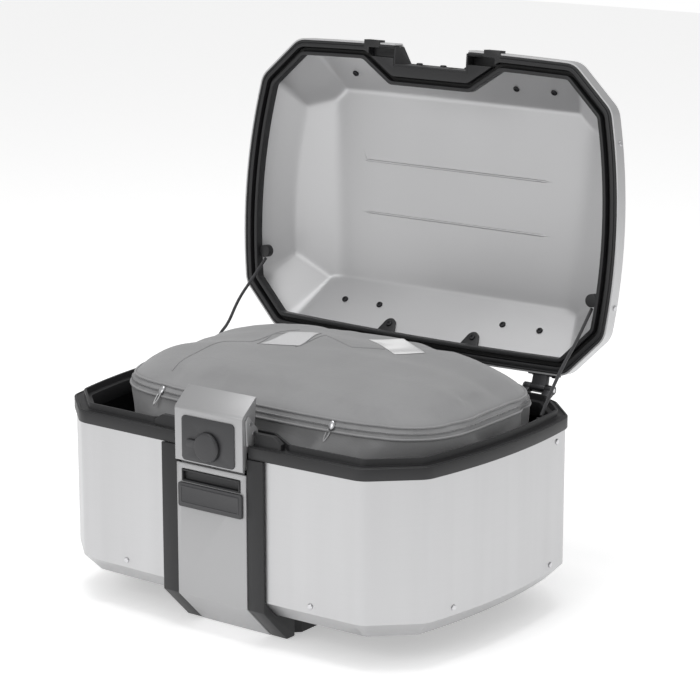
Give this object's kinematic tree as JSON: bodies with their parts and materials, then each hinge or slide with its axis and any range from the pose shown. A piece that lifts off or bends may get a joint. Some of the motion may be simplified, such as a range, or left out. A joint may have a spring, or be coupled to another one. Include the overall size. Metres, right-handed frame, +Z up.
{
  "type": "motorcycle top case",
  "caption": "Hard aluminium motorcycle top case with rounded corners, shown open: hinged lid on limit cords, swing-down front latch with lock, mounting foot, soft inner bag.",
  "frame": {"origin": "centre of the flat underside of the mounting foot, midway between its bolt holes", "axes": "+X to the right side seen from the latch, -Y towards the latch, +Z up"},
  "size_m": [0.5638, 0.5123, 0.6432],
  "materials": {
    "sheet_aluminium": "satin brushed, anodised",
    "silver_paint": "satin silver paint",
    "black_plastic": "fine-grained, matt",
    "liner_plastic": "moulded, matt",
    "lock_plastic": "moulded, satin",
    "badge_gloss": "moulded, gloss",
    "seal_rubber": "extruded sponge seal",
    "bright_steel": "zinc plated",
    "insert_brass": "turned",
    "dark_steel": "black coated",
    "cord": "braided",
    "bag_fabric": "coated woven polyester"
  },
  "bodies": {
    "base": {"liner_tub": "liner_plastic", "skin_left": "sheet_aluminium", "skin_right": "sheet_aluminium", "rear_seam_cover": "black_plastic", "rim_frame": "black_plastic", "skin_rivets": "bright_steel", "mount_foot": "black_plastic", "carrier_inserts": "insert_brass", "bolt_spring": "bright_steel", "column_strip_left": "black_plastic", "column_strip_right": "black_plastic", "column_panel": "silver_paint", "recess_trim": "black_plastic", "badge_plate": "badge_gloss", "latch_bracket": "silver_paint", "cheek_studs": "bright_steel", "latch_pin": "bright_steel", "hinge_leaf_base_left": "dark_steel", "hinge_leaf_base_right": "dark_steel", "hinge_pin_left": "bright_steel", "hinge_pin_right": "bright_steel", "hinge_screws_base": "dark_steel", "cord_boss_base_left": "black_plastic", "cord_boss_base_right": "black_plastic", "limit_cord_left": "cord", "limit_cord_right": "cord", "inner_bag": "bag_fabric"},
    "lid": {"lid_shell": "sheet_aluminium", "lid_frame": "black_plastic", "lid_gasket": "seal_rubber", "lid_catch": "black_plastic", "lid_catch_screws": "dark_steel", "lid_inner_screws": "dark_steel", "lid_tab_left": "black_plastic", "lid_tab_right": "black_plastic", "lid_tab_screws": "dark_steel", "lid_rivets": "bright_steel", "hinge_leaf_lid_left": "dark_steel", "hinge_leaf_lid_right": "dark_steel", "hinge_screws_lid": "dark_steel", "cord_boss_lid_left": "black_plastic", "cord_boss_lid_right": "black_plastic"},
    "latch": {"latch_cover": "silver_paint", "lock_plate": "lock_plastic"},
    "lock": {"dust_cover": "lock_plastic", "lock_cylinder": "bright_steel", "lock_cam": "bright_steel"},
    "carrier_bolt": {"carrier_bolt": "bright_steel"}
  },
  "joints": [
    {"name": "lid_hinge", "type": "hinge", "parent": "base", "child": "lid", "pos_m": [0, 0.20825, 0.24165], "axis": [1, 0, 0], "range_deg": [0, 95], "deforming": ["limit_cord_left", "limit_cord_right"]},
    {"name": "latch_hinge", "type": "hinge", "parent": "base", "child": "latch", "pos_m": [0, -0.1926, 0.211], "axis": [1, 0, 0], "range_deg": [0, 30]},
    {"name": "lock_turn", "type": "hinge", "parent": "latch", "child": "lock", "pos_m": [0, -0.2, 0.229], "axis": [0, 1, 0], "range_deg": [0, 90]},
    {"name": "carrier_bolt_slide", "type": "slide", "parent": "base", "child": "carrier_bolt", "axis": [0, 1, 0], "range_m": [0, 0.0055], "stiffness_N_per_m": 600, "springref_m": -0.004, "deforming": ["bolt_spring"]}
  ]
}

THE REQUEST: Write out the full listing, keeping every line exactly as it is.

FULL RESPONSE:
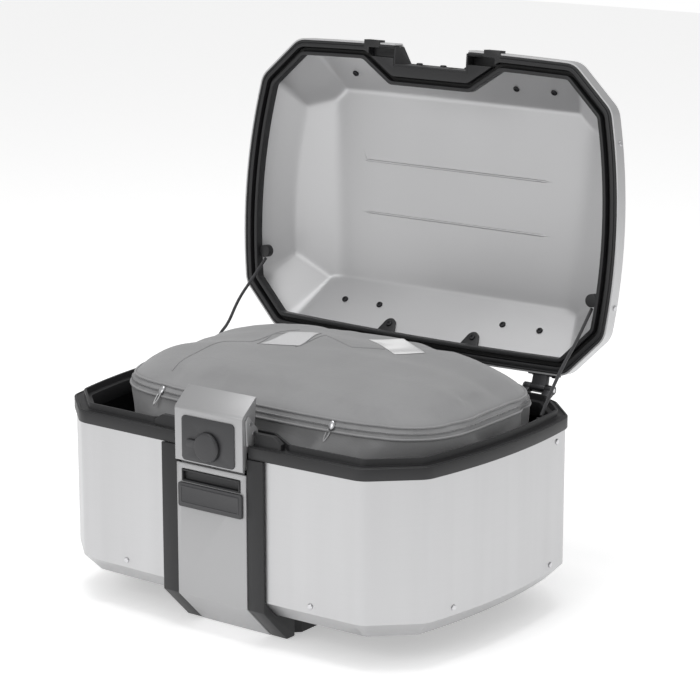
Give this object's kinematic tree as JSON: bodies with their parts and materials, then each hinge or slide with its axis and any range from the pose shown. A piece that lifts off or bends may get a joint. Some of the motion may be simplified, such as a range, or left out. A joint may have a spring, or be coupled to another one. Include the overall size. Metres, right-handed frame, +Z up.
{
  "type": "motorcycle top case",
  "caption": "Hard aluminium motorcycle top case with rounded corners, shown open: hinged lid on limit cords, swing-down front latch with lock, mounting foot, soft inner bag.",
  "frame": {"origin": "centre of the flat underside of the mounting foot, midway between its bolt holes", "axes": "+X to the right side seen from the latch, -Y towards the latch, +Z up"},
  "size_m": [0.5638, 0.5123, 0.6432],
  "materials": {
    "sheet_aluminium": "satin brushed, anodised",
    "silver_paint": "satin silver paint",
    "black_plastic": "fine-grained, matt",
    "liner_plastic": "moulded, matt",
    "lock_plastic": "moulded, satin",
    "badge_gloss": "moulded, gloss",
    "seal_rubber": "extruded sponge seal",
    "bright_steel": "zinc plated",
    "insert_brass": "turned",
    "dark_steel": "black coated",
    "cord": "braided",
    "bag_fabric": "coated woven polyester"
  },
  "bodies": {
    "base": {"liner_tub": "liner_plastic", "skin_left": "sheet_aluminium", "skin_right": "sheet_aluminium", "rear_seam_cover": "black_plastic", "rim_frame": "black_plastic", "skin_rivets": "bright_steel", "mount_foot": "black_plastic", "carrier_inserts": "insert_brass", "bolt_spring": "bright_steel", "column_strip_left": "black_plastic", "column_strip_right": "black_plastic", "column_panel": "silver_paint", "recess_trim": "black_plastic", "badge_plate": "badge_gloss", "latch_bracket": "silver_paint", "cheek_studs": "bright_steel", "latch_pin": "bright_steel", "hinge_leaf_base_left": "dark_steel", "hinge_leaf_base_right": "dark_steel", "hinge_pin_left": "bright_steel", "hinge_pin_right": "bright_steel", "hinge_screws_base": "dark_steel", "cord_boss_base_left": "black_plastic", "cord_boss_base_right": "black_plastic", "limit_cord_left": "cord", "limit_cord_right": "cord", "inner_bag": "bag_fabric"},
    "lid": {"lid_shell": "sheet_aluminium", "lid_frame": "black_plastic", "lid_gasket": "seal_rubber", "lid_catch": "black_plastic", "lid_catch_screws": "dark_steel", "lid_inner_screws": "dark_steel", "lid_tab_left": "black_plastic", "lid_tab_right": "black_plastic", "lid_tab_screws": "dark_steel", "lid_rivets": "bright_steel", "hinge_leaf_lid_left": "dark_steel", "hinge_leaf_lid_right": "dark_steel", "hinge_screws_lid": "dark_steel", "cord_boss_lid_left": "black_plastic", "cord_boss_lid_right": "black_plastic"},
    "latch": {"latch_cover": "silver_paint", "lock_plate": "lock_plastic"},
    "lock": {"dust_cover": "lock_plastic", "lock_cylinder": "bright_steel", "lock_cam": "bright_steel"},
    "carrier_bolt": {"carrier_bolt": "bright_steel"}
  },
  "joints": [
    {"name": "lid_hinge", "type": "hinge", "parent": "base", "child": "lid", "pos_m": [0, 0.20825, 0.24165], "axis": [1, 0, 0], "range_deg": [0, 95], "deforming": ["limit_cord_left", "limit_cord_right"]},
    {"name": "latch_hinge", "type": "hinge", "parent": "base", "child": "latch", "pos_m": [0, -0.1926, 0.211], "axis": [1, 0, 0], "range_deg": [0, 30]},
    {"name": "lock_turn", "type": "hinge", "parent": "latch", "child": "lock", "pos_m": [0, -0.2, 0.229], "axis": [0, 1, 0], "range_deg": [0, 90]},
    {"name": "carrier_bolt_slide", "type": "slide", "parent": "base", "child": "carrier_bolt", "axis": [0, 1, 0], "range_m": [0, 0.0055], "stiffness_N_per_m": 600, "springref_m": -0.004, "deforming": ["bolt_spring"]}
  ]
}